◆ What is expected
Restate, exactly and only, the lines from the first through the line containing "# Distances along".

· · · · · · ·

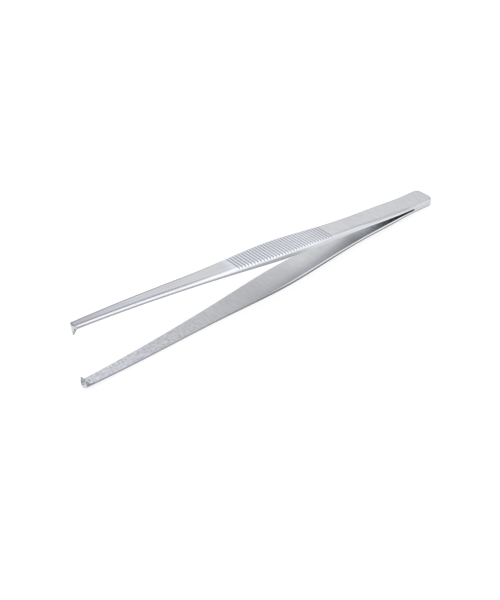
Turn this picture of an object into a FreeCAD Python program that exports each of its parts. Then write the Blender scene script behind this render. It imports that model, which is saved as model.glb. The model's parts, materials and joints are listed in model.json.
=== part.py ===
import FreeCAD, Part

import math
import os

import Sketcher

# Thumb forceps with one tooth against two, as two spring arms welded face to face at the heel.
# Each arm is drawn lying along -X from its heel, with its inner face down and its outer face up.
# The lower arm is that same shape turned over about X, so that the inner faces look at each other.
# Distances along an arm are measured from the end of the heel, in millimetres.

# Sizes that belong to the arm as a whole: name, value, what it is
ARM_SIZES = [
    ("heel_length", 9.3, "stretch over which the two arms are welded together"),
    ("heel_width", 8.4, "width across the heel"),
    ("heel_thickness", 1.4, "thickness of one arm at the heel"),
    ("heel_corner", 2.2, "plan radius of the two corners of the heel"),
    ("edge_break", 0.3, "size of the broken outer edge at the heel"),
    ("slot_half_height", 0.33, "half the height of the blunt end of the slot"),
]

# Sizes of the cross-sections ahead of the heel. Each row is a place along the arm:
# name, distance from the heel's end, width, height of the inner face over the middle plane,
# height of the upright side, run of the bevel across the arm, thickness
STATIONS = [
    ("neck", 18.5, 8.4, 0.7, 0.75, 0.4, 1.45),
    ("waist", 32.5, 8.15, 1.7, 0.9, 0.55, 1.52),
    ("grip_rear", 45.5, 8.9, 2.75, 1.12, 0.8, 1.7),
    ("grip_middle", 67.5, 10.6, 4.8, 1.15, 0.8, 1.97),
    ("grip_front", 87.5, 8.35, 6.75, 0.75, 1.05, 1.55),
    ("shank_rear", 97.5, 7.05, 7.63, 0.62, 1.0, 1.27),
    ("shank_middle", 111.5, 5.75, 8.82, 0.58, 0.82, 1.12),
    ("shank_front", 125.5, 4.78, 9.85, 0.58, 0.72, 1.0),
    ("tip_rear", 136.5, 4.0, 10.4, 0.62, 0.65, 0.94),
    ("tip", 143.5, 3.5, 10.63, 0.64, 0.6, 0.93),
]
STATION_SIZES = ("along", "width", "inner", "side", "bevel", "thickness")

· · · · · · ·

◆ Completed exercise
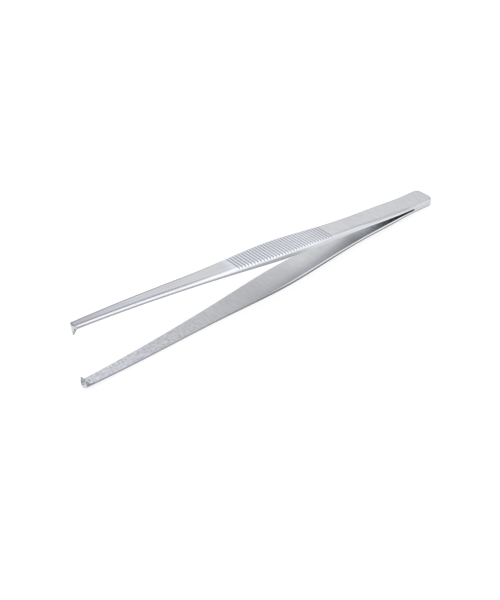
Turn this picture of an object into a FreeCAD Python program that exports each of its parts. Then write the Blender scene script behind this render. It imports that model, which is saved as model.glb. The model's parts, materials and joints are listed in model.json.
=== part.py ===
import FreeCAD, Part

import math
import os

import Sketcher

# Thumb forceps with one tooth against two, as two spring arms welded face to face at the heel.
# Each arm is drawn lying along -X from its heel, with its inner face down and its outer face up.
# The lower arm is that same shape turned over about X, so that the inner faces look at each other.
# Distances along an arm are measured from the end of the heel, in millimetres.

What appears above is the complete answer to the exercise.